= YOUR GOAL =
Only the lines from the start of the material through the line containing "rim_y, S.rim_meet_deg, 1))" are to be extracted, exactly as they appear.

= DATA EXCERPT =
◇ ◇ ◇ ◇ ◇ ◇ ◇

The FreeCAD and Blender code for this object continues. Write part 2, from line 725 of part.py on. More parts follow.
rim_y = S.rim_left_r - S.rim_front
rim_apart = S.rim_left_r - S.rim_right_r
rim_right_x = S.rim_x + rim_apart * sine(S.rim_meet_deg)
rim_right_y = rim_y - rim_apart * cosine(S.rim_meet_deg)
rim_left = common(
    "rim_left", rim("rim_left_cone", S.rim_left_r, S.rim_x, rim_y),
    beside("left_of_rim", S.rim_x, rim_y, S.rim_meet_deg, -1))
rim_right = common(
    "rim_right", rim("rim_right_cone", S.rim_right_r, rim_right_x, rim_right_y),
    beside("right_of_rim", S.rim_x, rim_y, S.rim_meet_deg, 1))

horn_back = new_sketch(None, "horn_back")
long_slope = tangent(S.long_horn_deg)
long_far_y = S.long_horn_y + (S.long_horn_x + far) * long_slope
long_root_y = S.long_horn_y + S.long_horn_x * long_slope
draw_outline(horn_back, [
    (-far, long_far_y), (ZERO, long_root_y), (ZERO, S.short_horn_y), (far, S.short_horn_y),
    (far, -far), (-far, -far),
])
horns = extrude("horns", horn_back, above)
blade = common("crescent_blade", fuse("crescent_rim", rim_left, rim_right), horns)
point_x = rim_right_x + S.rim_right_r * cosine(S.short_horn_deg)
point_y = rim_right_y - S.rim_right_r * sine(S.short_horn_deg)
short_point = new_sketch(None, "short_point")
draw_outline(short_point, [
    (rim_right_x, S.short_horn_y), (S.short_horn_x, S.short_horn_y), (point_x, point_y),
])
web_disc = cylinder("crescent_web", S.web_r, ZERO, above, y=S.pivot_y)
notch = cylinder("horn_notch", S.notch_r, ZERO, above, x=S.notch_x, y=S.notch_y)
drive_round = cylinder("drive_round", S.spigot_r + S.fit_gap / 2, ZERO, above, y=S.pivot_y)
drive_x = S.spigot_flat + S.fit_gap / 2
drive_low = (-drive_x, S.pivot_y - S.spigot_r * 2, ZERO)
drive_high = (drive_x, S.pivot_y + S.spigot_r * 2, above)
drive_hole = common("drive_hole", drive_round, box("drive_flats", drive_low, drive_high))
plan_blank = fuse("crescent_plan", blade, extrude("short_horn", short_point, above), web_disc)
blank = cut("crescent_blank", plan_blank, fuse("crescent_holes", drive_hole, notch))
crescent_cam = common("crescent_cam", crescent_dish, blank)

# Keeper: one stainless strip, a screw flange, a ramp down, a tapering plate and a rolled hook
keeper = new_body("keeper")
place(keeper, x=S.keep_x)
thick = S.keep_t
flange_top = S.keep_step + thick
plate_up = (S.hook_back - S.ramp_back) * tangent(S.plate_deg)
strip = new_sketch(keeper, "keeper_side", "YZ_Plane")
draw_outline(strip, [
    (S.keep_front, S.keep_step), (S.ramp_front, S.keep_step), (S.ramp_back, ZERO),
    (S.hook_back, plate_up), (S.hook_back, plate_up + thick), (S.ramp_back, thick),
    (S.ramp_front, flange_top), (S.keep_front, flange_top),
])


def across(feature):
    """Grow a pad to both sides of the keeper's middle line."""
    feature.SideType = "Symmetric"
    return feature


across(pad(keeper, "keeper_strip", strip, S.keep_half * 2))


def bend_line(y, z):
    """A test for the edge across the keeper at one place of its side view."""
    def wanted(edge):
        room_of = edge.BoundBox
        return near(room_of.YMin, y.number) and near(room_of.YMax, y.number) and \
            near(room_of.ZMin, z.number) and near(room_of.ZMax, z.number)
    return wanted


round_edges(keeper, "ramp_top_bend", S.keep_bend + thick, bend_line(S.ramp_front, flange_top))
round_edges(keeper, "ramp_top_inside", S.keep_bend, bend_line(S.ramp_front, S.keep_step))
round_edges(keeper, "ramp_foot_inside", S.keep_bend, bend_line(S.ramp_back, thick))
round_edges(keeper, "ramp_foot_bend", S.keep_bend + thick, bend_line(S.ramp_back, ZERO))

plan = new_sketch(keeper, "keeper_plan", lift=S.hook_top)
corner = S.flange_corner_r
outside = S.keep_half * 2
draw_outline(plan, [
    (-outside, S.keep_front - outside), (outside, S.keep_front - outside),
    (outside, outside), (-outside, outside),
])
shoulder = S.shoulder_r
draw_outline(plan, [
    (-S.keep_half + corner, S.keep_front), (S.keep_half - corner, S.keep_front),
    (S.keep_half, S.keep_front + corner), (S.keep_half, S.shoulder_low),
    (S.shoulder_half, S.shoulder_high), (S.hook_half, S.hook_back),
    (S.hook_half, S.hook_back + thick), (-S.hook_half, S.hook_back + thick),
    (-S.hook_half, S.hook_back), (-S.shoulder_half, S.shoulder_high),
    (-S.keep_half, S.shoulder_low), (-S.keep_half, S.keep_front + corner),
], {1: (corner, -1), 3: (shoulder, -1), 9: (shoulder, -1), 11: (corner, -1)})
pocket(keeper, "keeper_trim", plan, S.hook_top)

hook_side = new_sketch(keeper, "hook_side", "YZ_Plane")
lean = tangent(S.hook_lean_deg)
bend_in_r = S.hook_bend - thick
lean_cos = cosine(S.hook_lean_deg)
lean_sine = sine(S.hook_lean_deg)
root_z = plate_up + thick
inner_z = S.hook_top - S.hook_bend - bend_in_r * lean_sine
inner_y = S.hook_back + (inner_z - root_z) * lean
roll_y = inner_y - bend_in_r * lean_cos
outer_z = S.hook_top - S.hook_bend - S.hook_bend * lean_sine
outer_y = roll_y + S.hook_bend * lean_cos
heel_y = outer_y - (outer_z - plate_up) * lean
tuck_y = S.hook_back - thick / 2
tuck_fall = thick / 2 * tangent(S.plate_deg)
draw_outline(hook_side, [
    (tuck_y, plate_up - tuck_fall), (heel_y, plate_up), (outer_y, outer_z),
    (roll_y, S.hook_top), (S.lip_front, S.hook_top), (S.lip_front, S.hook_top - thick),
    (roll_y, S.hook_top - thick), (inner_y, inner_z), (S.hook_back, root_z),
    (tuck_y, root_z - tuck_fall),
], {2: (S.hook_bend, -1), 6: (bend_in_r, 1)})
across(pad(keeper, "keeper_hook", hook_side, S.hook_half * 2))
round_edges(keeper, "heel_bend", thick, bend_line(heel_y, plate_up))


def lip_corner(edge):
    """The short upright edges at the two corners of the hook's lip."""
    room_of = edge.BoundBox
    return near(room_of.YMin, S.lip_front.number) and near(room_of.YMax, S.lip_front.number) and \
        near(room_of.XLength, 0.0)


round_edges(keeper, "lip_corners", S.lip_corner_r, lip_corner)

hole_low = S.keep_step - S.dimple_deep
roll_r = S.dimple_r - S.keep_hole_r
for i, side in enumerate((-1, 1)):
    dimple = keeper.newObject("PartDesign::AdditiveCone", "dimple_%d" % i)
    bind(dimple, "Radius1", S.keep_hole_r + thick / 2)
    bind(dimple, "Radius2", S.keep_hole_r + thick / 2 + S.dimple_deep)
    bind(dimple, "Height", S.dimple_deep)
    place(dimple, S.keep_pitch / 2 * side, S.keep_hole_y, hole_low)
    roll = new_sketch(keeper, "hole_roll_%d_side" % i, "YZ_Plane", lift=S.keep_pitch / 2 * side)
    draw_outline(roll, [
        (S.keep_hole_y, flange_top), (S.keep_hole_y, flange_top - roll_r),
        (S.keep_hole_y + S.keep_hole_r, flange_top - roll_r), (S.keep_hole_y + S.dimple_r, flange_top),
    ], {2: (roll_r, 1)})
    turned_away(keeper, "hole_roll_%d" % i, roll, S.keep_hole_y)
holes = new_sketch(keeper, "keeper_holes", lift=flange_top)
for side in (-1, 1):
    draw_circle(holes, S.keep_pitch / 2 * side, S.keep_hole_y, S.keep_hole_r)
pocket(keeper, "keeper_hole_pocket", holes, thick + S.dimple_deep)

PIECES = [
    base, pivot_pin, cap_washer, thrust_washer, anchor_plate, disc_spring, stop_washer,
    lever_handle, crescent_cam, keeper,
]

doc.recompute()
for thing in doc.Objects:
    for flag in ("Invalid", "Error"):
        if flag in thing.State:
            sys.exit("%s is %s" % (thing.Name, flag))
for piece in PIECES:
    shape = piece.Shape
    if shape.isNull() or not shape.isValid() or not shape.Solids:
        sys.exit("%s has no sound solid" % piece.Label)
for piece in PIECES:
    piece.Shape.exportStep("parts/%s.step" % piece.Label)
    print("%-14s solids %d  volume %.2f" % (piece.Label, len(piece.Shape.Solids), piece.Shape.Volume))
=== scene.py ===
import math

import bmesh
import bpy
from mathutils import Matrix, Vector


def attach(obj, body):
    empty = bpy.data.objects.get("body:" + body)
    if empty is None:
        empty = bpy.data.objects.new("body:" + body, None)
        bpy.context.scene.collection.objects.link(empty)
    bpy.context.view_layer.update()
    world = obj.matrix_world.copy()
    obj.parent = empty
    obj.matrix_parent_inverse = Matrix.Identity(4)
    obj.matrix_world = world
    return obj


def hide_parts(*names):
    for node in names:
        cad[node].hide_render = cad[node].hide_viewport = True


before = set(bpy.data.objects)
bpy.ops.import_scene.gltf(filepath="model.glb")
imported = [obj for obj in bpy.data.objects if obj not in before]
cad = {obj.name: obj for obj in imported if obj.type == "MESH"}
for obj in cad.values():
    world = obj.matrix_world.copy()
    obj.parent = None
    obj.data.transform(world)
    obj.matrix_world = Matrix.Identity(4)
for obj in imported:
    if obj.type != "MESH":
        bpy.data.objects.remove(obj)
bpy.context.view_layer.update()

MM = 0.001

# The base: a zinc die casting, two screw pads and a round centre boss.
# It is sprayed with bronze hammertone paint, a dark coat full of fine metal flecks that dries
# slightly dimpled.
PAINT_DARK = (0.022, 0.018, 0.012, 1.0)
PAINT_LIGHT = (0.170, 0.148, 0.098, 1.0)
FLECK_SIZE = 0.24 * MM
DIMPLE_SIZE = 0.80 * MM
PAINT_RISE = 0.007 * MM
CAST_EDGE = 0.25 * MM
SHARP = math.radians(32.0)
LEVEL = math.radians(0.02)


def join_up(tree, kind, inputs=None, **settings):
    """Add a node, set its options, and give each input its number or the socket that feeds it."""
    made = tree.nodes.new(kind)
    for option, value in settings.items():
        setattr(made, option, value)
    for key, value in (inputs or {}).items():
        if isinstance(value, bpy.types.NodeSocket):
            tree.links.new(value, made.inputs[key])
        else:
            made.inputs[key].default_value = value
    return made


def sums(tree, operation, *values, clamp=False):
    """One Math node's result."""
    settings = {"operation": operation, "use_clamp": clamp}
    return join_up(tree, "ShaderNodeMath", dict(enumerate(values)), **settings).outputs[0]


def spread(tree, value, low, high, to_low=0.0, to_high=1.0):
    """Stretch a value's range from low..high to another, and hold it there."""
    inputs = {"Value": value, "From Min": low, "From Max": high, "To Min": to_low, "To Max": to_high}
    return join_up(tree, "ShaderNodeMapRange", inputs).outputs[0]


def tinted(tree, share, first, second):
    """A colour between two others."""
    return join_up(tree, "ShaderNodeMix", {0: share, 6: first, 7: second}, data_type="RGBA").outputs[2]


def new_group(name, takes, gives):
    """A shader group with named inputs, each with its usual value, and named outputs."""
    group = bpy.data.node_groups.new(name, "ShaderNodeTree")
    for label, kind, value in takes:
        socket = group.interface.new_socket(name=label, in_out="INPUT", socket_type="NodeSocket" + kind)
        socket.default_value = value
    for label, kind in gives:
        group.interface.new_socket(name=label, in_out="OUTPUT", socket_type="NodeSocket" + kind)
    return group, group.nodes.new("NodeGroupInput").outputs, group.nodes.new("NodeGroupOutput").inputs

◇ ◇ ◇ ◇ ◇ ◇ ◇

= TASK RESULT =
The FreeCAD and Blender code for this object continues. Write part 2, from line 725 of part.py on. More parts follow.
rim_y = S.rim_left_r - S.rim_front
rim_apart = S.rim_left_r - S.rim_right_r
rim_right_x = S.rim_x + rim_apart * sine(S.rim_meet_deg)
rim_right_y = rim_y - rim_apart * cosine(S.rim_meet_deg)
rim_left = common(
    "rim_left", rim("rim_left_cone", S.rim_left_r, S.rim_x, rim_y),
    beside("left_of_rim", S.rim_x, rim_y, S.rim_meet_deg, -1))
rim_right = common(
    "rim_right", rim("rim_right_cone", S.rim_right_r, rim_right_x, rim_right_y),
    beside("right_of_rim", S.rim_x, rim_y, S.rim_meet_deg, 1))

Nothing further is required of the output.